1. The Energy-Intensive Nature of Cryptocurrency Mining
Cryptocurrency mining involves the use of specialized hardware, such as ASICs (Application-Specific Integrated Circuits) or GPUs (Graphics Processing Units), to solve cryptographic puzzles. These puzzles are designed to require significant computational power, and the difficulty increases as more miners participate in the network. This constant escalation in difficulty leads to increased energy usage as miners compete to find the correct solution first, earning rewards in the form of newly minted cryptocurrency.
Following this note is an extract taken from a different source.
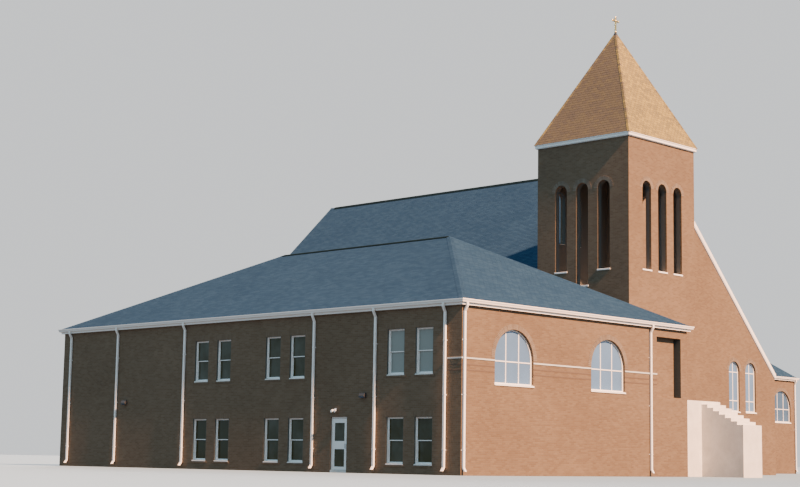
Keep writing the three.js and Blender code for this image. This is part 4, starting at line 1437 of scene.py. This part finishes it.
lamps = {
    "doorLamp": (6570, 2430), "backPlate": (14, 60), "reach": 20, "lean": 0.5, "sides": 14,
    "spot": ((20, 0, 16), (60, 10, 22), (70, 14, 40), (150, 60, 52)),
    "wallPacks": ((5030, 2960), (20300, 2890)), "packHalf": 150, "lensHalf": 125, "lensReflection": 0.5,
    "pack": ((0, -90), (70, -90), (140, -60), (140, -10), (90, 90), (0, 110)),
    "lens": ((66, -93), (138, -62), (136, -54), (64, -85)),
}


def addLamps(look):
    # two spots on a plate over the side door
    shape = Shape()
    y, z = look["doorLamp"]
    thick, half = look["backPlate"]
    shape.box((-thick, y - half, z - half), (0, y + half, z + half))
    for side in (-1, 1):
        rings = []
        for out, drop, radius in look["spot"]:
            middle, level = y + side * (look["reach"] + out * look["lean"]), z - drop
            around = circle(radius, look["sides"])
            rings.append([(-out, middle + across, level + up) for across, up in around])
        shape.loft(rings)
    dress("side_door_lamp", shape, "white", bevel=3)

    # and two plain wall lights, each with its lens underneath
    packs, lenses = Shape(), Shape()
    # the lenses get a painted reflection in their glass colour
    lenses.tone = look["lensReflection"]
    for y, z in look["wallPacks"]:
        for part, kind in ((packs, "pack"), (lenses, "lens")):
            half = look[kind + "Half"]
            part.loft([[(-out, along, z + up) for out, up in look[kind]] for along in (y - half, y + half)])
    dress("wall_pack_lights", packs, "dark metal", bevel=6)
    dress("wall_pack_lenses", lenses, "pale glass")


addCamera(camera)
addLight(light)
dressNodes()
print("camera, light and materials ready")

addSashWindows(sash)
addArchedWindows(arched)
rows, rings = rowTree(), archTree()
addEaves()
addRakeMoulds(rakeMould)
addRoofCaps(rows)
addRidgeVents(ridgeVent)
addRakeEdges(rakeEdge)
print("eaves and ridges done")
addArchRings(rings, brickDetail)
addLintels(rows, brickDetail)
addStringCourse(stringCourse)
addRecess(recess)
addBelfrySills(belfry)
addCornice(cornice)
addCross(cross)
addSideDoor(sideDoor)
addEntranceDoors(entrance)
addLamps(lamps)
print("brick details, doors and lamps done")
slopes = shingleTree()
for roofName, roofFinish, *roofCorners in roofPlanes():
    tabs = shingle
    # the tower's roof faces get their painted light and shade here
    if roofName in sunAndShadeTones:
        tabs = {**towerShingle, "tones": sunAndShadeTones[roofName]}
    addShingles(slopes, f"shingles_{roofName}", roofFinish, *roofCorners, tabs)

addFloor(light)

print("pieces in place")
Bitcoin, for example, relies on the PoW consensus mechanism, which requires miners to solve cryptographic puzzles by performing billions of calculations per second. The process consumes vast amounts of electricity, with some estimates suggesting that Bitcoin mining alone accounts for more energy consumption than entire countries. According to data from the Cambridge Centre for Alternative Finance, Bitcoin’s annual energy consumption in 2024 is estimated to be around 100 TWh (terawatt-hours), comparable to that of countries like the Netherlands or Argentina.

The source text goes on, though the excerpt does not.